Building Your Own Imposter Party Game

If you’ve played through most of the games on this list and want something entirely custom, the genre is flexible enough to build your own version with almost no design experience required. At minimum, you need three things: a way to secretly assign one or more players a different role or piece of information than everyone else, a structured discussion phase, and a voting or elimination mechanic.
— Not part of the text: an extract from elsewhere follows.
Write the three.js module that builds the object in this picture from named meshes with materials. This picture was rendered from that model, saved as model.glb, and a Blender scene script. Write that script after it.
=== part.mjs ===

From there, the theme is entirely up to you. Some groups build custom versions around inside jokes, favorite movies, or even workplace scenarios for a lighthearted team-building activity. The core loop — hidden information, conversation, accusation — is durable enough to support almost any reskinning you can dream up.

Final Thoughts

The imposter game genre has earned its popularity honestly. They ask for very little in terms of equipment or setup, and in return they deliver some of the most consistently memorable, laugh-out-loud moments a group can have together. Whether you’re gathering a big crowd for a raucous round of Werewolf, settling in for a tense Secret Hitler campaign, or teaching a group of newcomers the ropes with a quick round of The Chameleon, the fundamental appeal is the same: for a little while, you get to watch your friends try to outwit each other, and there’s nothing quite like it.

Pick a game that fits your group size and mood, set a few clear ground rules, and let the accusations fly. The best imposter game nights aren’t the ones where the “right” answer gets found quickly — they’re the ones where the lies were so convincing, and the reveals so shocking, that everyone’s still talking about it days later.